Members of the Ghana Union of Traders Association (GUTA) have currently shut their shops in the Central Business District of Accra in protest against the continuous fall of the local currency, the Ghana Cedi, against the major world currencies, especially the United States of American Dollar.
Earlier their counterparts in Kumasi had embarked on a similar exercise, but following the intervention of Manhyia Palace, the decision was reversed.
Just yesterday, the Association of Sachet and Packaged Water Producers also issued a strongly worded press statement over the free fall of the Cedi, and called on the government to, as a matter of urgency, take strategic steps to stabilise the exchange rate.
According to the Association, the packaged water industry relies heavily on imported plastic pallets/granules used in the manufacture of the Polythene films and pet bottle preforms that are used to package the treated water for consumers.
Signed by Magnus Nunoo, President of the Association, the statement contended that packaging alone formed about 60% of the production cost for sachet and bottled water. Diesel fuel used for distributing the products to market centres for consumers was around 15% of the cost, as at the third quarter of last year.
“Due to [the] high increase of diesel and other petroleum products, diesel fuel for distributing packaged water to consumer centres now exceeds 25% of the product price. Electricity cost, which used to be around 15% of the product price, has increased to 20%, as a result of the recent increase in utility tariffs.
“All the above sum up beyond 95% per the last packaged water new prices announced in September 2022 without considering cost of capital, salaries and wages, taxes, bank charges, regulatory fees, machine and equipment cost/depreciation/parts replacement, distribution vehicles and its maintenance costs and other overheads,” the statement noted.
Though the water producers fell short of announcing new retail price for the commodity, it is obvious that they are preparing the grounds for another increment due to the fall of the cedi against the dollar.
Much as The Chronicle agrees that the current economic crisis facing the country is part of the larger world economic meltdown, a number of factors have contributed to make our situation worse.
The down grading of our financial standing from CCC to CC or to junk status by international rating agency, Fitch, meant we can no more go back to the capital market to borrow dollars and use it to shore-up the cedi. Having noticed this, the local investors quickly started investing in the dollar by buying them from the market.
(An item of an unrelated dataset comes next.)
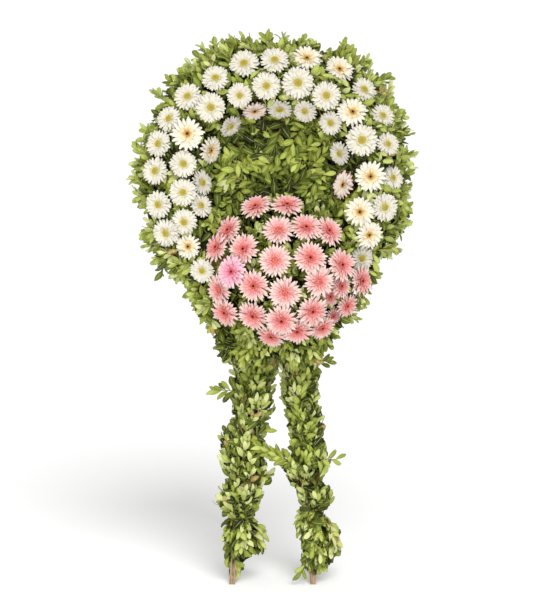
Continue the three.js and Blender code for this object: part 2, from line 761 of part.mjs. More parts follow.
/** A sprig that stands off on its own: a stem with leaves in pairs and one at its tip. */
function straySprig(side, { up, angle, length }) {
  const root = legPoint(side, up);
  const way = outward(angle).addScaledVector(FRONT, 0.12).normalize();
  const across = way.clone().cross(FRONT).normalize();
  const at = (distance) => root.clone().addScaledVector(way, distance);
  const parts = [rod(root, at(length - 26), 2.2, 4), leaf(at(length - 42), way, FRONT, 42, 19)];
  for (let distance = length - 46; distance > 30; distance -= 22) {
    for (const hand of [-1, 1]) {
      const direction = way.clone().addScaledVector(across, hand * 0.9);
      parts.push(leaf(at(distance), direction, FRONT, 38, 18));
    }
  }
  return parts;
}

/** A leafy sleeve round a leg, with its stray sprigs. */
function legBundle(side, bundle, widths, strays, seed) {
  const { top, bottom, lift } = bundle;
  const foot = legPoint(side, bottom);
  const axis = legPoint(side, top).sub(foot).normalize();
  const parts = [legSleeve(side, bundle, widths)];
  const random = seeded(seed);
  const turns = Math.round((top - bottom) / 11);
  for (let i = 0; i < turns; i += 1) {
    const up = THREE.MathUtils.lerp(bottom, top, 0.1 + (0.8 * (i + 0.5)) / turns);
    const around = outward(i * 137.5).applyAxisAngle(vector(1, 0, 0), Math.PI / 2);
    const [aside, half] = legWidth(widths, up);
    const root = foot.clone()
      .addScaledVector(axis, up - bottom)
      .add(vector(aside, 0, 0))
      .addScaledVector(around, half * SLEEVE - 10);
    const direction = around.clone().addScaledVector(axis, lift + 0.5 * (random() - 0.5));
    const length = (half * (1 - SLEEVE) + 10) * direction.length() * (0.9 + 0.3 * random());
    const tip = root.clone().addScaledVector(direction.clone().normalize(), length).sub(foot).dot(axis);
    if (length < 22 || tip > top - bottom - 3 || tip < 3) continue;
    parts.push(leaf(root, direction, random() < 0.5 ? FRONT : axis, length, 20));
  }
  const clearBatten = batten(
    legPoint(side, -60), legPoint(side, LEG_TOP + 60), BATTEN.width + 2 * GAP, BATTEN.depth + 2 * GAP);
  const [low, high] = [1, top - bottom - 1].map((up) => foot.clone().addScaledVector(axis, up));
  const whole = joined(parts).intersect(solidOf(rod(low, high, 200, 6)));
  return largest(
    [...strays.flatMap((stray) => straySprig(side, stray)).map(solidOf)]
      .reduce((sum, piece) => sum.add(piece), whole)
      .subtract(solidOf(clearBatten)),
  );
}

/** The twine that binds a leg's last bundle below the one before it. */
function tie(side, up) {
  const radius = 27;
  const section = [[radius, 0], [radius + 3.5, 2.5], [radius + 3.5, 5.5], [radius, 8], [radius, 0]];
  const ring = new THREE.LatheGeometry(section.map(([x, y]) => new THREE.Vector2(x, y)), 12);
  const foot = legPoint(side, up - 4);
  return solidOf(ring.applyMatrix4(along(foot, legPoint(side, up + 100).sub(foot))));
}

// ---------------------------------------------------------------- assembly

const assembly = new THREE.Group();
const easel = new THREE.Group();
easel.rotation.x = -radians(LEAN);
assembly.add(easel);

/** A named group of the easel's pieces. */
function section(name) {
  const group = new THREE.Group();
  group.name = name;
  easel.add(group);
  return group;
}

const timber = section("timber");
const straw = section("straw");
const greenery = section("greenery");
const flowers = section("flowers");

/** Adds a solid to a group as a mesh whose own origin is its middle. */
function add(group, name, solid, finish) {
  const geometry = geometryOf(solid);
  geometry.computeBoundingBox();
  const middle = geometry.boundingBox.getCenter(vector(0, 0, 0));
  geometry.translate(-middle.x, -middle.y, -middle.z);
  geometry.computeVertexNormals();
  const mesh = new THREE.Mesh(geometry, finish);
  mesh.name = name;
  mesh.position.copy(middle);
  group.add(mesh);
}

const shankSpace = screw(GAP);
const prop = rearLeg().subtract(shankSpace);
add(timber, "left_front_leg", frontLeg(-1), WOOD);
add(timber, "right_front_leg", frontLeg(1), WOOD);
add(timber, "rear_leg", prop, WOOD);
add(timber, "upper_rail", rail(UPPER_RAIL).subtract(shankSpace), WOOD);
add(timber, "lower_rail", rail(LOWER_RAIL), WOOD);
add(timber, "rear_stay", rearStay(prop), WOOD);
add(timber, "apex_screw", screw(0), STEEL);

for (const { name, kind, spots, fork, end } of picks) {
  add(flowers, name, joined([...wiredStems(spots, fork, end), ...spots.map(placedHead)]), PETAL[kind]);
}
const stemSpaces = picks.map(({ spots, fork, end }) => {
  const past = end.clone().addScaledVector(end.clone().sub(fork).normalize(), GAP);
  return joined(wiredStems(spots, fork, past, GAP));
});
const headSpaces = allBlooms.map(headSpace);
const cut = (solid, spaces) => largest(spaces.reduce((rest, space) => rest.subtract(space), solid));

const strawSpace = solidOf(strawBase(GAP));
const ringSpace = solidOf(ropeWrap(0, RING_SECTOR.from - 0.4, RING_SECTOR.to + 0.4, 3));
add(straw, "straw_base", cut(solidOf(strawBase()), stemSpaces), STRAW);

const flowerSpaces = [...stemSpaces, ...headSpaces];
add(greenery, "mound_greenery", cut(moundGreenery(), [strawSpace, ringSpace, ...flowerSpaces]), LEAF);
const moundSpace = solidOf(new THREE.SphereGeometry(MOUND.straw + 5, 20, 12).translate(...moundCentre));
const moundCap = moundSpace.subtract(behindMound(GAP));
for (let index = 0; index < RING_SECTOR.count; index += 1) {
  add(greenery, `ring_greenery_${index + 1}`, cut(ringGreenery(index), flowerSpaces), LEAF);
}
add(greenery, "centre_greenery", cut(centreGreenery(), [moundSpace, ...flowerSpaces]), LEAF);
const chinSpaces = [moundCap, strawSpace, ringSpace, ...flowerSpaces];
add(greenery, "chin_greenery", cut(chinGreenery(), chinSpaces), LEAF);
for (const [side, bundles] of Object.entries(LEG_BUNDLES)) {
  const sign = side === "left" ? -1 : 1;
  bundles.forEach((bundle, index) => {
    const strays = STRAYS[side].filter((stray) => stray.bundle === index);
    const solid = legBundle(sign, bundle, LEG_WIDTHS[side], strays, 31 + index + 7 * sign);
    add(greenery, `${side}_leg_greenery_${index + 1}`, solid, LEAF);
  });
  const [above, below] = bundles.slice(-2);
  add(greenery, `${side}_leg_tie`, tie(sign, (above.bottom + below.top) / 2), TWINE);
}

assembly.updateMatrixWorld(true);
const box = new THREE.Box3().setFromObject(assembly, true);
assembly.position.set(-(box.min.x + box.max.x) / 2, -(box.min.y + box.max.y) / 2, 0);

export default assembly;
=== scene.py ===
"""The looks of a memorial wreath: a leafy ring of gerberas on a leaning batten easel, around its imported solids."""

from __future__ import annotations

import logging
import math
import random
from collections.abc import Callable, Iterator, Sequence
from dataclasses import dataclass, replace
from enum import Enum
from functools import cache, partial
from typing import ClassVar

import bmesh
import bpy
import numpy as np
from mathutils import Matrix, Vector, noise

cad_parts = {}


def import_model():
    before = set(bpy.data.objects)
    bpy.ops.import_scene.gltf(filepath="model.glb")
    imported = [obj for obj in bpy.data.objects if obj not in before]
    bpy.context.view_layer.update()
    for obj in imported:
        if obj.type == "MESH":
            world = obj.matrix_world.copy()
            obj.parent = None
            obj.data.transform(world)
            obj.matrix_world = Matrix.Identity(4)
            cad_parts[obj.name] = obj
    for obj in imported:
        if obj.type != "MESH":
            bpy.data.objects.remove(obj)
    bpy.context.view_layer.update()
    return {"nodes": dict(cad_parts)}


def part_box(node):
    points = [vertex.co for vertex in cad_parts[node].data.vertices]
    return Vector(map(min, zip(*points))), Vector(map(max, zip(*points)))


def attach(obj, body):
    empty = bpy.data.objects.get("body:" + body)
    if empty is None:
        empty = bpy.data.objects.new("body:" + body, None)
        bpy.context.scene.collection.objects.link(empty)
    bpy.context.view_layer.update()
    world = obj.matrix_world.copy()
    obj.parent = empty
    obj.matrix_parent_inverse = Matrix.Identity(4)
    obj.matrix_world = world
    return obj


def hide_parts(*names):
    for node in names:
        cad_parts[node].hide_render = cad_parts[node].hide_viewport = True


LOG = logging.getLogger("wreath")
MM = 0.001
GOLDEN_ANGLE = 137.5
FRONT, UP, RIGHT = Vector((0, -1, 0)), Vector((0, 0, 1)), Vector((1, 0, 0))

Settings = dict[str | int, object]
Links = dict[str | int, object]
Stops = tuple[tuple[float, str], ...]
Points = Sequence[tuple[float, float]]


# ---------------------------------------------------------------- small helpers


def linear(colour: str) -> tuple[float, ...]:
    """Turns an sRGB hex colour to linear.

    Args:
        colour: The colour, such as "#7d9a3c".

    Returns:
        Red, green, blue and alpha.
    """
    parts = [int(colour[i : i + 2], 16) / 255 for i in (1, 3, 5)]
    curve = [c / 12.92 if c <= 0.04045 else ((c + 0.055) / 1.055) ** 2.4 for c in parts]
    return (*curve, 1.0)


def add_node(
    tree: bpy.types.NodeTree, kind: str, settings: Settings | None = None, links: Links | None = None
) -> bpy.types.Node:
    """Adds a node with its settings and links.

    Args:
        tree: The tree that takes the node.
        kind: The node's type name, after "ShaderNode".
        settings: Input values and properties by name; "stops" holds a ramp's (place, hex colour) pairs.
        links: What each input takes: an output socket, or a node for its first output.

    Returns:
        The new node.
    """
    node = tree.nodes.new(f"ShaderNode{kind}")
    for key, value in (settings or {}).items():
        if key == "stops":
            elements = node.color_ramp.elements
            while len(elements) < len(value):
                elements.new(1.0)
            for element, (place, colour) in zip(elements, value, strict=True):
                element.position = place
                element.color = linear(colour)
        elif isinstance(key, int) or key in node.inputs:
            node.inputs[key].default_value = value
        else:
            setattr(node, key, value)
    for key, source in (links or {}).items():
        socket = source.outputs[0] if isinstance(source, bpy.types.Node) else source
        tree.links.new(socket, node.inputs[key])
    return node


def between(low: float, high: float, share: float) -> float:
    """The value at a share of the way from low to high."""
    return low + (high - low) * share


def along_points(points: Points, at: float) -> float:
    """The height at a place along a line of (place, height) points."""
    places, heights = zip(*points, strict=True)
    return float(np.interp(at, places, heights))


def outward(angle: float) -> Vector:
    """The direction in the ring's plane at an angle in degrees from +X, anticlockwise as seen from the front."""
    return Vector((math.cos(math.radians(angle)), 0, math.sin(math.radians(angle))))


def scattered(rng: random.Random, reach: float) -> Vector:
    """A vector whose three parts are each drawn between -reach and reach."""
    return Vector([rng.uniform(-reach, reach) for _ in range(3)])


def aimed(origin: Vector, direction: Vector, facing: Vector) -> Matrix:
    """Makes the matrix of a piece that grows along a direction.

    Args:
        origin: Where the piece's own origin goes.
        direction: Where its +Y goes.
        facing: Where its +Z goes, as nearly as it can.

    Returns:
        The matrix.
    """
    y = direction.normalized()
    x = y.cross(facing)
    if x.length < 1e-4:
        x = y.orthogonal()
    x.normalize()
    return Matrix.Translation(origin) @ Matrix((x, y, x.cross(y))).transposed().to_4x4()


def seated(origin: Vector, normal: Vector, roll: float) -> Matrix:
    """The matrix of a piece whose +Z goes along a normal, turned about it by roll degrees."""
    turn = normal.to_track_quat("Z", "Y").to_matrix().to_4x4()
    return Matrix.Translation(origin) @ turn @ Matrix.Rotation(math.radians(roll), 4, "Z")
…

In a nutshell, traders who genuinely need the dollar to import essential commodities are not getting them because a few people are suspiciously holding the American bucks in their homes.
The recent $1.3 billion cocoa syndicated loan and the $750 million secured from the African Export-Import Bank has not helped to stabilise the situation because people appear to be buying the dollar and stashing them at home. The conundrum here is that whilst the importers are not getting the dollar from the banks, it is thriving on the ‘black market’.
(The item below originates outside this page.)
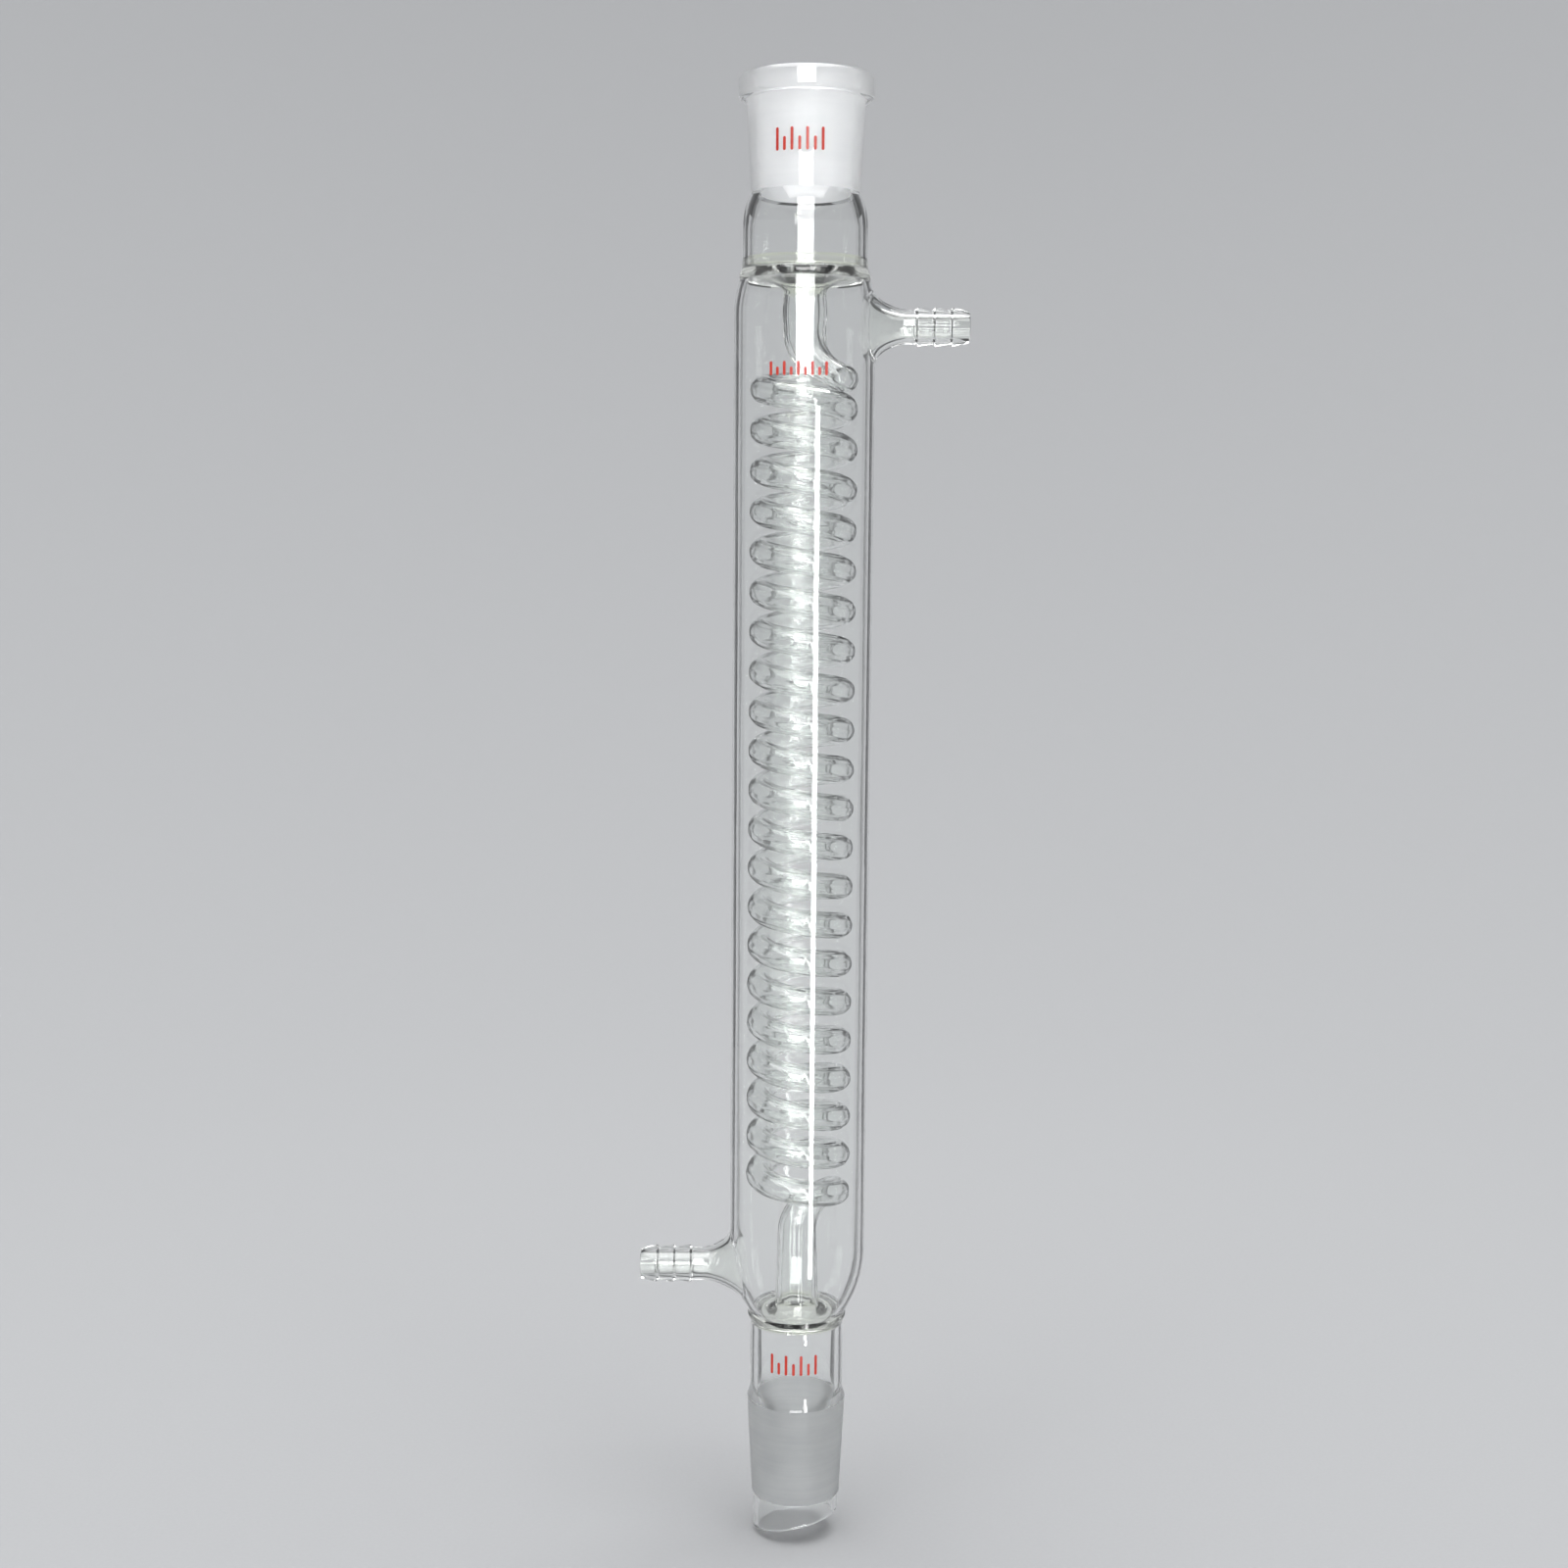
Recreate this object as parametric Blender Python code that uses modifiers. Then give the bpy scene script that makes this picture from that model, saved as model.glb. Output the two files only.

The big question is, where are these black marketers getting the dollar from? Are the banks smuggling it to them for hyper-profit or what?
It is trite economic knowledge that when demand outstrip supply, prices of goods and services will shoot up. With the demand for the dollar far outweighing what the market can supply, the strength of the cedi will obviously become weak.
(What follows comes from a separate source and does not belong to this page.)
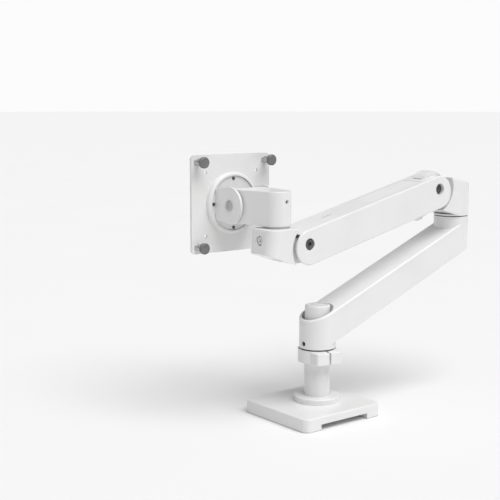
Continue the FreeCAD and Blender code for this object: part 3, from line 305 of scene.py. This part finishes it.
def bush_plastic():
    """Dark bearing plastic, dusty in places and polished where it runs."""
    material, tree, bsdf = new_material("bush_plastic")
    dust = spread(tree, noise(tree, 160.0, 5.0), 0.45, 0.75, 0.0, 0.6)
    base = blend_colours(tree, dust, (0.030, 0.030, 0.033), (0.085, 0.084, 0.083))
    wear_and_highlight = edge_wear_and_highlight(tree, 0.2 * MM, 600.0)
    colour = blend_colours(tree, spread(tree, wear_and_highlight, 0.0, 1.0, 0.0, 0.5), base, (0.16, 0.16, 0.16))
    roughness = spread(tree, noise(tree, 260.0, 3.0), 0.3, 0.7, 0.36, 0.56)
    normal = bumped(tree, noise(tree, 1500.0, 2.0), 0.01 * MM, soft_edges(tree, 0.2 * MM))
    finish_shader(tree, bsdf, colour, roughness, normal)
    return material


def white_washer():
    """Natural bearing plastic, a little see-through and greyer at its edges."""
    material, tree, bsdf = new_material("white_washer")
    tone = spread(tree, noise(tree, 110.0, 3.0), 0.35, 0.65, 0.0, 1.0)
    base = blend_colours(tree, tone, (0.66, 0.66, 0.65), (0.58, 0.58, 0.575))
    wear_and_highlight = edge_wear_and_highlight(tree, 0.2 * MM, 500.0)
    colour = blend_colours(tree, spread(tree, wear_and_highlight, 0.0, 1.0, 0.0, 0.5), base, (0.46, 0.46, 0.455))
    roughness = spread(tree, noise(tree, 420.0, 3.0), 0.3, 0.7, 0.42, 0.58)
    normal = bumped(tree, noise(tree, 1700.0, 2.0), 0.01 * MM, soft_edges(tree, 0.2 * MM))
    bsdf.inputs["Subsurface Weight"].default_value = 0.15
    bsdf.inputs["Subsurface Radius"].default_value = (1.2 * MM, 1.0 * MM, 0.8 * MM)
    finish_shader(tree, bsdf, colour, roughness, normal)
    return material


def spring_black():
    """The gas spring's black paint: glossy, with drips of thickness and chipped rims."""
    material, tree, bsdf = new_material("spring_black")
    tone = spread(tree, noise(tree, 70.0, 4.0), 0.35, 0.65, 0.0, 1.0)
    base = blend_colours(tree, tone, (0.014, 0.014, 0.016), (0.03, 0.03, 0.032))
    chips = edge_wear_and_highlight(tree, 0.35 * MM, 420.0)
    colour = blend_colours(tree, chips, base, (0.22, 0.22, 0.22))
    roughness = spread(tree, noise(tree, 200.0, 4.0), 0.3, 0.7, 0.22, 0.36)
    normal = bumped(tree, noise(tree, 260.0, 2.0), 0.03 * MM, soft_edges(tree, 0.35 * MM))
    bsdf.inputs["Coat Weight"].default_value = 0.3
    bsdf.inputs["Coat Roughness"].default_value = 0.15
    finish_shader(tree, bsdf, colour, roughness, normal)
    return material


def polished_rod():
    """Hard-chromed rod with faint lengthwise rubbing."""
    material, tree, bsdf = new_material("polished_rod")
    film = spread(tree, noise(tree, 240.0, 4.0, (0.2, 1, 1)), 0.35, 0.7, 0.0, 0.6)
    base = blend_colours(tree, film, (0.74, 0.75, 0.77), (0.62, 0.61, 0.58))
    wear_and_highlight = edge_wear_and_highlight(tree, 0.25 * MM, 600.0)
    colour = blend_colours(tree, wear_and_highlight, base, (0.86, 0.86, 0.86))
    roughness = spread(tree, noise(tree, 900.0, 4.0, (0.1, 1, 1)), 0.3, 0.7, 0.06, 0.16)
    normal = bumped(tree, noise(tree, 1400.0, 2.0, (0.1, 1, 1)), 0.003 * MM, soft_edges(tree, 0.25 * MM))
    bsdf.inputs["Metallic"].default_value = 1.0
    finish_shader(tree, bsdf, colour, roughness, normal)
    return material


FINISHES = {make.__name__: make() for make in (
    white_paint, white_cast, white_plastic, pad_rubber, dark_steel, bright_steel, grey_screw, bush_plastic,
    white_washer, spring_black, polished_rod)}


def dress_frame():
    """Give every CAD node the finish of its material slot."""
    for part in frame["record"]["subparts"]:
        mesh = nodes[part["node"]].data
        finish = FINISHES[part["material_slot"]]
        if not mesh.materials:
            mesh.materials.append(finish)
        for index in range(len(mesh.materials)):
            mesh.materials[index] = finish


dress_frame()


# ---------------------------------------------------------------- turned pieces

AXES = {"x": (Vector((1, 0, 0)), Vector((0, 1, 0)), Vector((0, 0, 1))),
        "y": (Vector((0, 1, 0)), Vector((0, 0, 1)), Vector((1, 0, 0))),
        "z": (Vector((0, 0, 1)), Vector((1, 0, 0)), Vector((0, 1, 0)))}


def six_sided(radius):
    """The radius of a hexagon's outline at each angle, for a socket with this corner radius."""
    flat = radius * math.cos(math.pi / 6)
    return lambda angle, along: flat / math.cos(angle % (math.pi / 3) - math.pi / 6)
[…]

It is, therefore, high time, in our opinion, that the Bank of Ghana (BoG) starts controlling the distribution of the dollar in the country. The Chronicle suggests that importers who are crying foul over the loss of their capital as a result of the weak cedi should furnish their bank documents backing the products they are importing. The BoG, through their respective banks, will then transfer the dollar to the seller of the products being imported.
We know that this kind of arrangement is already in place, but it is not rigidly enforced. The way things are going, The Chronicle is afraid that worse things can befall this country if remedial measures are not put in place to ameliorate the plight of the people.
For our currency to be described as the worst performing currency in the world is not an achievement we should be proud of and that is why an innovative ways must be adopted to arrest the free fall of the cedi.
Whilst direct foreign investment in our country is welcome, we should also be smart to insert into some of the agreements the amount of dollars investors can repatriate as profit within a year. This will minimise the flight of the dollar out of the country and thereby putting pressure on the local currency.